--- Start MATERIAL ---
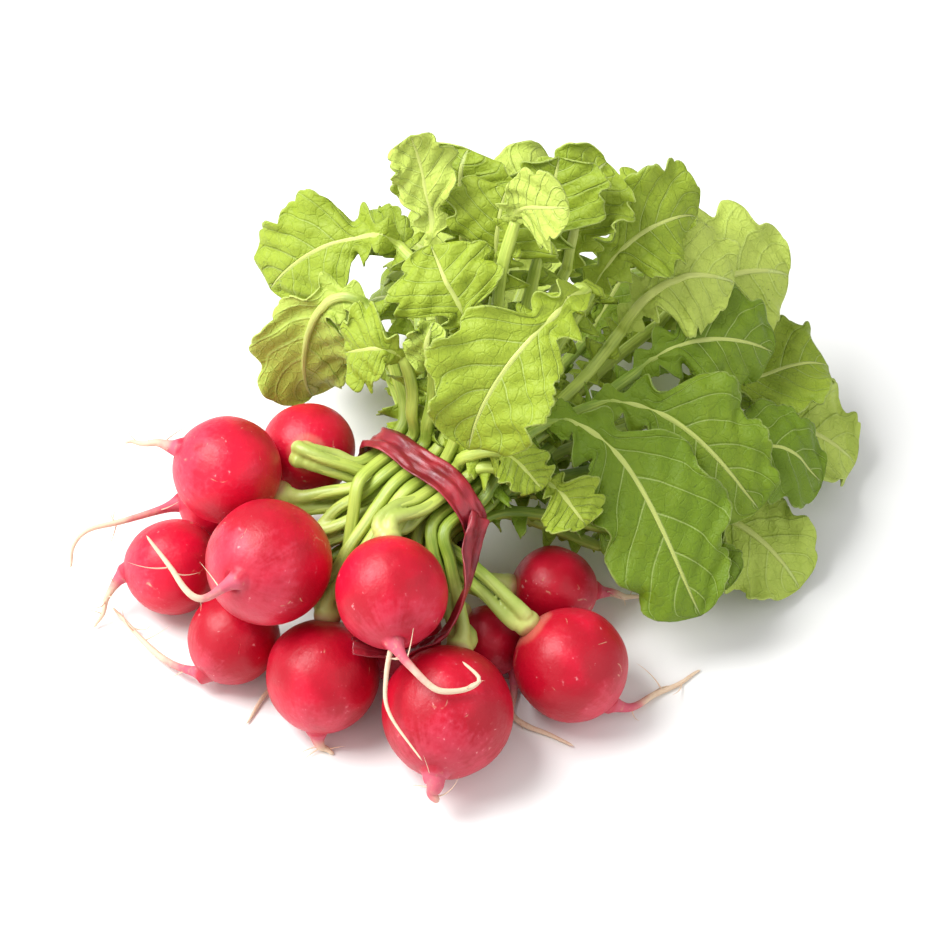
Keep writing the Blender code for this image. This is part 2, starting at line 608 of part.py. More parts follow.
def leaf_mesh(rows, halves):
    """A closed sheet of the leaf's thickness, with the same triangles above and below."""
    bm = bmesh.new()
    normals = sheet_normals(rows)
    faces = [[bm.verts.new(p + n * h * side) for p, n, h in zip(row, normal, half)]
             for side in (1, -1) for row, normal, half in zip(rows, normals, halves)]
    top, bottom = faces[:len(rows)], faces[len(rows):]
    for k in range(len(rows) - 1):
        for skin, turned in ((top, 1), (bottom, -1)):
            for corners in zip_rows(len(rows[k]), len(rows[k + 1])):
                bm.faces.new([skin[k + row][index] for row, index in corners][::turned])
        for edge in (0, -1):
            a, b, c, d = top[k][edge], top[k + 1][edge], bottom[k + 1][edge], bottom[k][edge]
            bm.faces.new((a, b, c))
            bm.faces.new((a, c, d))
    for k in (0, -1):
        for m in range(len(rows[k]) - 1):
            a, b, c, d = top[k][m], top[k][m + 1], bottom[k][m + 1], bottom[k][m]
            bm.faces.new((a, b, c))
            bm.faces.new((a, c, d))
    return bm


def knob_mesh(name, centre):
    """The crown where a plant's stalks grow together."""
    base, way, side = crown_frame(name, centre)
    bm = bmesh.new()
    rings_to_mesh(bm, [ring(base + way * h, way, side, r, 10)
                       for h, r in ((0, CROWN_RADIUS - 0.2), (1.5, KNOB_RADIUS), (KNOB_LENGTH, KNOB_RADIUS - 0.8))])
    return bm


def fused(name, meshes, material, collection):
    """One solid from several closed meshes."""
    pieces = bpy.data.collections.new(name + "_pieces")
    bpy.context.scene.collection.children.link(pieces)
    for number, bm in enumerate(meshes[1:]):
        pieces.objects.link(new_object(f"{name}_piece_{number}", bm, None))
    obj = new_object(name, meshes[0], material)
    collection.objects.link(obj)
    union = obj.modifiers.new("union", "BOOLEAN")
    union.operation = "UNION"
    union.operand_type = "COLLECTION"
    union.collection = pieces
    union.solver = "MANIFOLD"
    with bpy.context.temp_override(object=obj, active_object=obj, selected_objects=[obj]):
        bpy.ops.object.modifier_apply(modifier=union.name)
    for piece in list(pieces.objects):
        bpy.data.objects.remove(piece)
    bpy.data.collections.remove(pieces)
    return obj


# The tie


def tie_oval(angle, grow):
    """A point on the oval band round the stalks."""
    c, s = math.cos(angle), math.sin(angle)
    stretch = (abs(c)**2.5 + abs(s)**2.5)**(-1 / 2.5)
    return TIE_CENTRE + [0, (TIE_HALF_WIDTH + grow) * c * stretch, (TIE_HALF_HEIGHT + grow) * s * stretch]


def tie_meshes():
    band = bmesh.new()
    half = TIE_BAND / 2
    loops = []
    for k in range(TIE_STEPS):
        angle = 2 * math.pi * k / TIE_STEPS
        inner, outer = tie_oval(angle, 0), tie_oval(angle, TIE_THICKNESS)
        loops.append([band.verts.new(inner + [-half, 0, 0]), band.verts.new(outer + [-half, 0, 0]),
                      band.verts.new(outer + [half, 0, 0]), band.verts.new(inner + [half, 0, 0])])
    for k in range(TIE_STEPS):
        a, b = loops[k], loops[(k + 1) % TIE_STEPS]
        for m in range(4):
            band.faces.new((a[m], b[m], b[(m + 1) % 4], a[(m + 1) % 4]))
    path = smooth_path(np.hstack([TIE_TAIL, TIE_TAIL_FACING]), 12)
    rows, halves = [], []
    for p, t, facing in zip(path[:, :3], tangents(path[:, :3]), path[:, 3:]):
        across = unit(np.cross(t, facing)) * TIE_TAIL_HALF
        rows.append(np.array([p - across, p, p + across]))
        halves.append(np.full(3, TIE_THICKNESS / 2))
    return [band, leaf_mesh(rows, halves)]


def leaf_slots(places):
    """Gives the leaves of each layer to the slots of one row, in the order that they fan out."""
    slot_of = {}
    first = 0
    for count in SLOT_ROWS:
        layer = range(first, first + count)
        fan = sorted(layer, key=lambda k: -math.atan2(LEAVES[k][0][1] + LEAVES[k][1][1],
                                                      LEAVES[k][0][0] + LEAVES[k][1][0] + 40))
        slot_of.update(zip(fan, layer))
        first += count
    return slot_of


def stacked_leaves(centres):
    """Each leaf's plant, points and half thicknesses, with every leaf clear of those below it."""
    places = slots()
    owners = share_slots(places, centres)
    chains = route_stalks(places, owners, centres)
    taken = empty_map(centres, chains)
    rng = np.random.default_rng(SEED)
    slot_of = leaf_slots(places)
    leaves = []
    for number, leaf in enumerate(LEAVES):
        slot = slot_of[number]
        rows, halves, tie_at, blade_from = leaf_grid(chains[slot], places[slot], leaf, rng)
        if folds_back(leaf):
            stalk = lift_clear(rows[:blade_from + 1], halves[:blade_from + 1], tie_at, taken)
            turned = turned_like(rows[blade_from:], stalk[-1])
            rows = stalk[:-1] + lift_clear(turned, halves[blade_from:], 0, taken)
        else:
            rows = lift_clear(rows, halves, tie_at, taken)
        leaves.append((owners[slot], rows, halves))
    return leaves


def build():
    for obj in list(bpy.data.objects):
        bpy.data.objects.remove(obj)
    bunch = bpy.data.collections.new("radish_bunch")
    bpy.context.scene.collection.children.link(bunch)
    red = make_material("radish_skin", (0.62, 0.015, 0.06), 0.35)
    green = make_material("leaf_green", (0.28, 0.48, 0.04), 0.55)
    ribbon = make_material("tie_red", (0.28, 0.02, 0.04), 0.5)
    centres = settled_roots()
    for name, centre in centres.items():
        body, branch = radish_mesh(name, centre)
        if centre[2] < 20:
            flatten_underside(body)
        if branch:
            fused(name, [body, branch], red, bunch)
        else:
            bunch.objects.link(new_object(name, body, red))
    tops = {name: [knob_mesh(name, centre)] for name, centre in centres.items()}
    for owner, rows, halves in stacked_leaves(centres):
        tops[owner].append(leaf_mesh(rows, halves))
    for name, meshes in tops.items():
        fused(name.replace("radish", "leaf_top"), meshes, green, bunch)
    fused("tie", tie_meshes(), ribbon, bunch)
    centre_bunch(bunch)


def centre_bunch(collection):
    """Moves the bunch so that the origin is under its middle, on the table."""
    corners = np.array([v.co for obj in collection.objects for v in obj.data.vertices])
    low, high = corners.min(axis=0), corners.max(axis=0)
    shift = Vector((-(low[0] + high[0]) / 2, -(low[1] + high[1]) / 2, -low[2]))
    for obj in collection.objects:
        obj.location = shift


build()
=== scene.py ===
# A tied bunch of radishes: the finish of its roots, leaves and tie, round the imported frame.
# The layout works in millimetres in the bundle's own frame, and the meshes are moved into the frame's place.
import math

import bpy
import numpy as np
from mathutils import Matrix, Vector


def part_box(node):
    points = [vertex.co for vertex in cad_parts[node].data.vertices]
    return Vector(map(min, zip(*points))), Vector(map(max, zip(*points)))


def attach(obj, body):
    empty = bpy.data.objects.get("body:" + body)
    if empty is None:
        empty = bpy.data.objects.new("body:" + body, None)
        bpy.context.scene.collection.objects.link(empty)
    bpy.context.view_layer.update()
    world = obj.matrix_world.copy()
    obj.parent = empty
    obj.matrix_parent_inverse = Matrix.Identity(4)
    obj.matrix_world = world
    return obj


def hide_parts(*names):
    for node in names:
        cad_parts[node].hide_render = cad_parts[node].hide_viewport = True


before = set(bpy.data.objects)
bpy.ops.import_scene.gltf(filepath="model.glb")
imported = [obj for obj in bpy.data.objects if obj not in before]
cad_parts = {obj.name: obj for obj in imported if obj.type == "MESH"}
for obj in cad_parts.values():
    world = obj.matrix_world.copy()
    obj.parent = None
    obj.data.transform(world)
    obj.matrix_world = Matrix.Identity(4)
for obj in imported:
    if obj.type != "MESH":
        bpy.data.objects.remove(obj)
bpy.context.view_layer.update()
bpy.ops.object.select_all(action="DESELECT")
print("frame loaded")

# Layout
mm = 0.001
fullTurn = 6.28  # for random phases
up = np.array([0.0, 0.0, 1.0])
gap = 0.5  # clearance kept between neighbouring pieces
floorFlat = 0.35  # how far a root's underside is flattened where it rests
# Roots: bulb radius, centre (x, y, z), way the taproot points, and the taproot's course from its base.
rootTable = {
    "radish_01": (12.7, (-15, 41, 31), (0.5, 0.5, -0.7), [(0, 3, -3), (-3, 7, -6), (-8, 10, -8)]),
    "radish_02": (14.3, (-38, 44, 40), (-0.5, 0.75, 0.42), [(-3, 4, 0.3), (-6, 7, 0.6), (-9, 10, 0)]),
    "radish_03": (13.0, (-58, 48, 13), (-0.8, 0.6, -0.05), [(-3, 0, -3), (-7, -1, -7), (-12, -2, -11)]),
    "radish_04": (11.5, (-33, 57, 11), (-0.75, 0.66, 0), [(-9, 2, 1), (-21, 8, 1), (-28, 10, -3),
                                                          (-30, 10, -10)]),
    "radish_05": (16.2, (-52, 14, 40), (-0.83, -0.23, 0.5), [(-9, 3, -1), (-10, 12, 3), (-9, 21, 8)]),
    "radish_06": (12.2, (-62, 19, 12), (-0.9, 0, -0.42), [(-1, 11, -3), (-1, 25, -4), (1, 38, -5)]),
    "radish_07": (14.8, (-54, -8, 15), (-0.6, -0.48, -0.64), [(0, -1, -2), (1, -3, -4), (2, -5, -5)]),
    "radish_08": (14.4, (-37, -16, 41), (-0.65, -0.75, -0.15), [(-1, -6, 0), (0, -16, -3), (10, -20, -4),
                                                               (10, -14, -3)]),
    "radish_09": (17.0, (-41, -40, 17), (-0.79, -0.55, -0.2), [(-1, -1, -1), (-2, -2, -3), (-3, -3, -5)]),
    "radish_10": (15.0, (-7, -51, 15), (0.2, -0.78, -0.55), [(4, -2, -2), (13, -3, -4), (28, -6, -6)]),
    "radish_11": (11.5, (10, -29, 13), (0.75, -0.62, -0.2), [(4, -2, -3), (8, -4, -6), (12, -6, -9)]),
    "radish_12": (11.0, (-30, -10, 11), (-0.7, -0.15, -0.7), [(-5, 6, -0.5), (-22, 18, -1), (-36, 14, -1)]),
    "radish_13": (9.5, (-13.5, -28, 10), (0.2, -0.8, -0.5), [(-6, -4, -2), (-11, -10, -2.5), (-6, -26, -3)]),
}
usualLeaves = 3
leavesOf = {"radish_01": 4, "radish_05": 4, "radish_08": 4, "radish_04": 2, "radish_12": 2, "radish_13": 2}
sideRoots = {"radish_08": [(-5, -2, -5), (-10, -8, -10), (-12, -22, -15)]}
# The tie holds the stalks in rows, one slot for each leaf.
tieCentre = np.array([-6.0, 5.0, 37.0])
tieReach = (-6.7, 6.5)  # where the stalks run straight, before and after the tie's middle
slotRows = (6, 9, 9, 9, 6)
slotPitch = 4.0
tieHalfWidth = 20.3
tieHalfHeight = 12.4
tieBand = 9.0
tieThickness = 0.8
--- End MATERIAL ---
> [WRITTEN TASK]
Find each line with the string "context" and copy it out.

> [RESULT FOR THIS EXERCISE]
    bpy.context.scene.collection.children.link(pieces)
    with bpy.context.temp_override(object=obj, active_object=obj, selected_objects=[obj]):
    bpy.context.scene.collection.children.link(bunch)
        bpy.context.scene.collection.objects.link(empty)
    bpy.context.view_layer.update()
bpy.context.view_layer.update()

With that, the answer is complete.